Please quote exactly the opening lines of the data, from the first line to the one where "resin_recess = 0.3; // [0:0.1:0.6]" appears.
────────
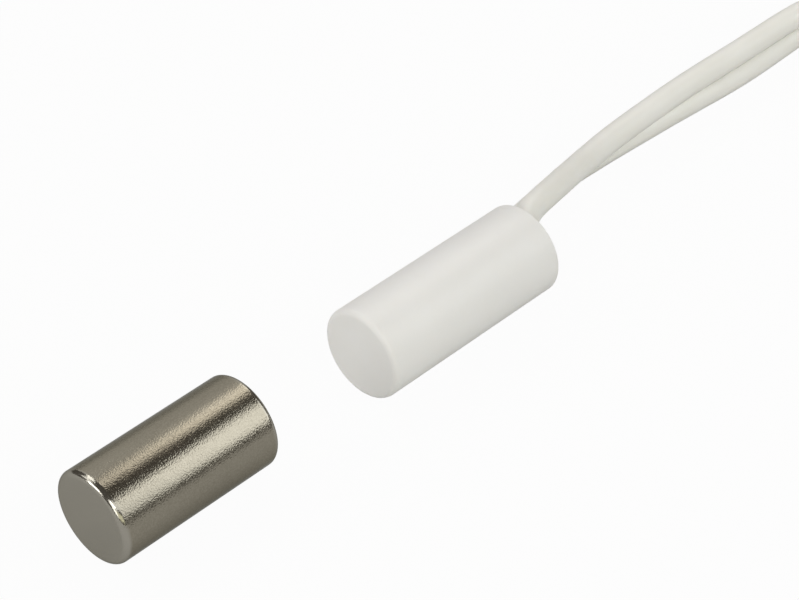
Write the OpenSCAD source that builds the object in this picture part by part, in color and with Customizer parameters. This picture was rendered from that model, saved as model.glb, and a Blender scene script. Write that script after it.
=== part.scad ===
// Recessed magnetic contact, in millimetres: a reed switch set in resin inside a plain moulded barrel with
// two single leads, and the bare plated magnet that works it. Both lie on their sides as a pair laid out on
// a surface. +X runs from the magnet to the leads, +Z is up, and the origin is on the surface under the
// middle of the two.

/* [Switch barrel] */
// Diameter of the barrel, a press fit in a drilled hole
barrel_d = 6.35; // [6:0.05:10]
// Length of the barrel
barrel_len = 15; // [14:0.5:30]
// Wall of the barrel
barrel_wall = 0.55; // [0.4:0.05:0.8]
// Thickness of the closed nose
nose_wall = 0.8; // [0.5:0.1:1.2]
// Radius on the edge of the nose
nose_round = 0.4; // [0.05:0.05:0.5]
// Radius on the rim of the open end
rim_round = 0.15; // [0.05:0.05:0.25]
// Radius in the closed end of the bore
bore_round = 0.4; // [0.1:0.1:0.8]
// Depth of the resin below the rim
resin_recess = 0.3; // [0:0.1:0.6]

/* [Magnet] */
// Diameter of the magnet, for the same drill as the barrel
magnet_d = 6.35; // [5:0.05:10]
// Length of the magnet
magnet_len = 12.3; // [6:0.1:25]
// Radius on both edges of the magnet
magnet_round = 0.4; // [0.1:0.05:0.8]

/* [Layout] */
// Gap between the nose and the magnet as the pair lies
rest_gap = 9.3; // [1:0.1:20]
// How far the magnet lies beside the line of the barrel
side_step = 0.9; // [0:0.1:3]

/* [Reed capsule] */
// Length of the glass
glass_len = 8; // [7:0.1:9]
// Diameter of the glass
glass_d = 1.8; // [1.6:0.05:2]
// Wall of the glass
glass_wall = 0.3; // [0.25:0.05:0.35]
// Length of glass melted round the wire at each end
seal_len = 1.1; // [0.8:0.1:1.5]
// Diameter of the reed wire outside the glass
reed_wire_d = 0.4; // [0.3:0.05:0.5]
// Width of each flattened blade
blade_w = 0.8; // [0.5:0.05:0.85]
// Width of a blade's neck, beside its seal
blade_neck_w = 0.5; // [0.3:0.05:0.6]
// Length of a blade's neck
blade_neck_len = 0.7; // [0.4:0.1:1]
// Thickness of each blade
blade_t = 0.16; // [0.1:0.02:0.24]
// Length over which the two blades face each other
blade_overlap = 0.8; // [0.4:0.1:1.2]
// Gap between the blades while the contact is open
contact_gap = 0.1; // [0.05:0.01:0.14]

/* [Splices] */
// Resin between the nose and the fold of the front reed wire
fold_cover = 0.3; // [0.2:0.1:0.6]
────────
Solution:
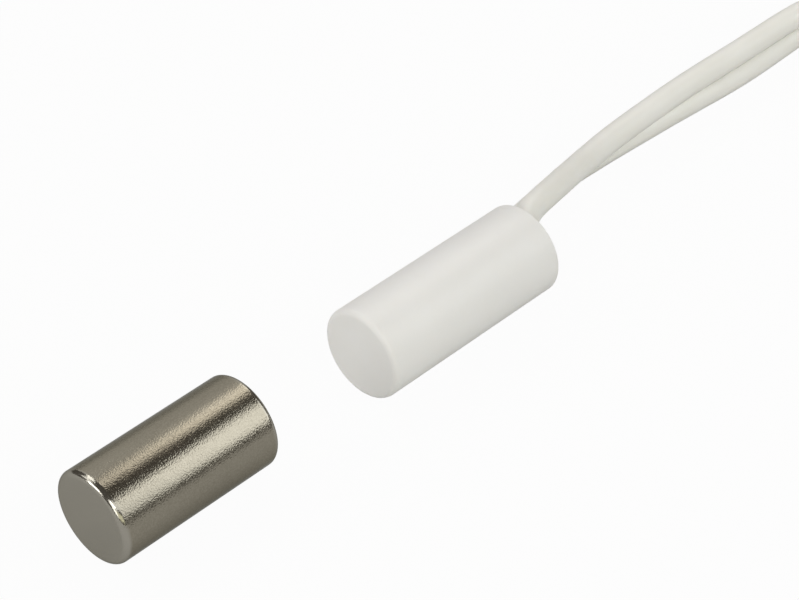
Write the OpenSCAD source that builds the object in this picture part by part, in color and with Customizer parameters. This picture was rendered from that model, saved as model.glb, and a Blender scene script. Write that script after it.
=== part.scad ===
// Recessed magnetic contact, in millimetres: a reed switch set in resin inside a plain moulded barrel with
// two single leads, and the bare plated magnet that works it. Both lie on their sides as a pair laid out on
// a surface. +X runs from the magnet to the leads, +Z is up, and the origin is on the surface under the
// middle of the two.

/* [Switch barrel] */
// Diameter of the barrel, a press fit in a drilled hole
barrel_d = 6.35; // [6:0.05:10]
// Length of the barrel
barrel_len = 15; // [14:0.5:30]
// Wall of the barrel
barrel_wall = 0.55; // [0.4:0.05:0.8]
// Thickness of the closed nose
nose_wall = 0.8; // [0.5:0.1:1.2]
// Radius on the edge of the nose
nose_round = 0.4; // [0.05:0.05:0.5]
// Radius on the rim of the open end
rim_round = 0.15; // [0.05:0.05:0.25]
// Radius in the closed end of the bore
bore_round = 0.4; // [0.1:0.1:0.8]
// Depth of the resin below the rim
resin_recess = 0.3; // [0:0.1:0.6]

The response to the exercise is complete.